- What you need to do -
All of the data below must be repeated exactly.
-- start Data section --
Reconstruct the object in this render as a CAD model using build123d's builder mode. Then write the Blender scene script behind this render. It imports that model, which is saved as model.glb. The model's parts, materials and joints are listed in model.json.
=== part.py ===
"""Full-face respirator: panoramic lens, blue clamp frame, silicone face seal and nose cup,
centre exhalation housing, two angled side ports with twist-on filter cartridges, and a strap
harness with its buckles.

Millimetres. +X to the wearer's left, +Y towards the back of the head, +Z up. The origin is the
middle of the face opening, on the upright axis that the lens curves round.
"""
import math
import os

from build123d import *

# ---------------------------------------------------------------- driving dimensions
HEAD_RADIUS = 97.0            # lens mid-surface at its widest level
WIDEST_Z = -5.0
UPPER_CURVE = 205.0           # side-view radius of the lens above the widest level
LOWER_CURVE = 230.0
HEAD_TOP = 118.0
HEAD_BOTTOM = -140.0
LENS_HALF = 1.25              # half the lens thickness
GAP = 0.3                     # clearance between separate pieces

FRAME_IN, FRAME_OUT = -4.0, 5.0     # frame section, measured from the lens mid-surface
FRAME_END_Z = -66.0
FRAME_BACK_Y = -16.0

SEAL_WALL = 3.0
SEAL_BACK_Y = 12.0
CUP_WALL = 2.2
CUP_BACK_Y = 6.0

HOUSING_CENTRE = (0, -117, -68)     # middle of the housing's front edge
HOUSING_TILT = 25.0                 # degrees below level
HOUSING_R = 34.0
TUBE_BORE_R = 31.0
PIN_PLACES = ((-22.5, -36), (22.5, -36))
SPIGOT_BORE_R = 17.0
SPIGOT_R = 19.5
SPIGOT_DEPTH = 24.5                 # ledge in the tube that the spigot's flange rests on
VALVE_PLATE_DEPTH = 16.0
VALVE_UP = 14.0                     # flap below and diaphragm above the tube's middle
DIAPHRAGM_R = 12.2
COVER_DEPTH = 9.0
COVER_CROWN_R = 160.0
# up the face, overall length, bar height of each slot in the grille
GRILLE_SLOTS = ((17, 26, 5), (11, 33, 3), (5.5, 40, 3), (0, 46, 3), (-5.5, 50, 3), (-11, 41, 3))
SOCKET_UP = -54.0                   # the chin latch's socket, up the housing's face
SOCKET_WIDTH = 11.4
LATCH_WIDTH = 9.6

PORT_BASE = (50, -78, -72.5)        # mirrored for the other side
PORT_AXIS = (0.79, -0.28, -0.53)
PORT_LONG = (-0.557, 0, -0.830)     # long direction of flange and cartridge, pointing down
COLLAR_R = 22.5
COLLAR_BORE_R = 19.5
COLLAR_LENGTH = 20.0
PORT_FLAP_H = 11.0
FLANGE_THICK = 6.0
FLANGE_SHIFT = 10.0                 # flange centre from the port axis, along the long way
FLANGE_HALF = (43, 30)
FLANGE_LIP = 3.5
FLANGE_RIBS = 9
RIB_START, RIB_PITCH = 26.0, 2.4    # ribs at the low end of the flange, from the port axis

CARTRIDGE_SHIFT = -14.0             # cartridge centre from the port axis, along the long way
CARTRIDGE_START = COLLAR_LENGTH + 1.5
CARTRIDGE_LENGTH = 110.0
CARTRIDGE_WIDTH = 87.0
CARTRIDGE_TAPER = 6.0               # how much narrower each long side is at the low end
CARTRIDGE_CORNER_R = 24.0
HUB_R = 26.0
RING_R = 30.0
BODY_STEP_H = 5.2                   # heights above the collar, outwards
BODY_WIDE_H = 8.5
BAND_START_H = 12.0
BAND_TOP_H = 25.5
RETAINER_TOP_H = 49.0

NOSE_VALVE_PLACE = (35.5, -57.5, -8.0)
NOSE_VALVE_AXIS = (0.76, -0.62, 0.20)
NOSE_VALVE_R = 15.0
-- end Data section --
- Completed exercise -
Reconstruct the object in this render as a CAD model using build123d's builder mode. Then write the Blender scene script behind this render. It imports that model, which is saved as model.glb. The model's parts, materials and joints are listed in model.json.
=== part.py ===
"""Full-face respirator: panoramic lens, blue clamp frame, silicone face seal and nose cup,
centre exhalation housing, two angled side ports with twist-on filter cartridges, and a strap
harness with its buckles.

Millimetres. +X to the wearer's left, +Y towards the back of the head, +Z up. The origin is the
middle of the face opening, on the upright axis that the lens curves round.
"""
import math
import os

from build123d import *

# ---------------------------------------------------------------- driving dimensions
HEAD_RADIUS = 97.0            # lens mid-surface at its widest level
WIDEST_Z = -5.0
UPPER_CURVE = 205.0           # side-view radius of the lens above the widest level
LOWER_CURVE = 230.0
HEAD_TOP = 118.0
HEAD_BOTTOM = -140.0
LENS_HALF = 1.25              # half the lens thickness
GAP = 0.3                     # clearance between separate pieces

FRAME_IN, FRAME_OUT = -4.0, 5.0     # frame section, measured from the lens mid-surface
FRAME_END_Z = -66.0
FRAME_BACK_Y = -16.0

SEAL_WALL = 3.0
SEAL_BACK_Y = 12.0
CUP_WALL = 2.2
CUP_BACK_Y = 6.0

HOUSING_CENTRE = (0, -117, -68)     # middle of the housing's front edge
HOUSING_TILT = 25.0                 # degrees below level
HOUSING_R = 34.0
TUBE_BORE_R = 31.0
PIN_PLACES = ((-22.5, -36), (22.5, -36))
SPIGOT_BORE_R = 17.0
SPIGOT_R = 19.5
SPIGOT_DEPTH = 24.5                 # ledge in the tube that the spigot's flange rests on
VALVE_PLATE_DEPTH = 16.0
VALVE_UP = 14.0                     # flap below and diaphragm above the tube's middle
DIAPHRAGM_R = 12.2
COVER_DEPTH = 9.0
COVER_CROWN_R = 160.0
# up the face, overall length, bar height of each slot in the grille
GRILLE_SLOTS = ((17, 26, 5), (11, 33, 3), (5.5, 40, 3), (0, 46, 3), (-5.5, 50, 3), (-11, 41, 3))
SOCKET_UP = -54.0                   # the chin latch's socket, up the housing's face
SOCKET_WIDTH = 11.4
LATCH_WIDTH = 9.6

PORT_BASE = (50, -78, -72.5)        # mirrored for the other side
PORT_AXIS = (0.79, -0.28, -0.53)
PORT_LONG = (-0.557, 0, -0.830)     # long direction of flange and cartridge, pointing down
COLLAR_R = 22.5
COLLAR_BORE_R = 19.5
COLLAR_LENGTH = 20.0
PORT_FLAP_H = 11.0
FLANGE_THICK = 6.0
FLANGE_SHIFT = 10.0                 # flange centre from the port axis, along the long way
FLANGE_HALF = (43, 30)
FLANGE_LIP = 3.5
FLANGE_RIBS = 9
RIB_START, RIB_PITCH = 26.0, 2.4    # ribs at the low end of the flange, from the port axis

CARTRIDGE_SHIFT = -14.0             # cartridge centre from the port axis, along the long way
CARTRIDGE_START = COLLAR_LENGTH + 1.5
CARTRIDGE_LENGTH = 110.0
CARTRIDGE_WIDTH = 87.0
CARTRIDGE_TAPER = 6.0               # how much narrower each long side is at the low end
CARTRIDGE_CORNER_R = 24.0
HUB_R = 26.0
RING_R = 30.0
BODY_STEP_H = 5.2                   # heights above the collar, outwards
BODY_WIDE_H = 8.5
BAND_START_H = 12.0
BAND_TOP_H = 25.5
RETAINER_TOP_H = 49.0

NOSE_VALVE_PLACE = (35.5, -57.5, -8.0)
NOSE_VALVE_AXIS = (0.76, -0.62, 0.20)
NOSE_VALVE_R = 15.0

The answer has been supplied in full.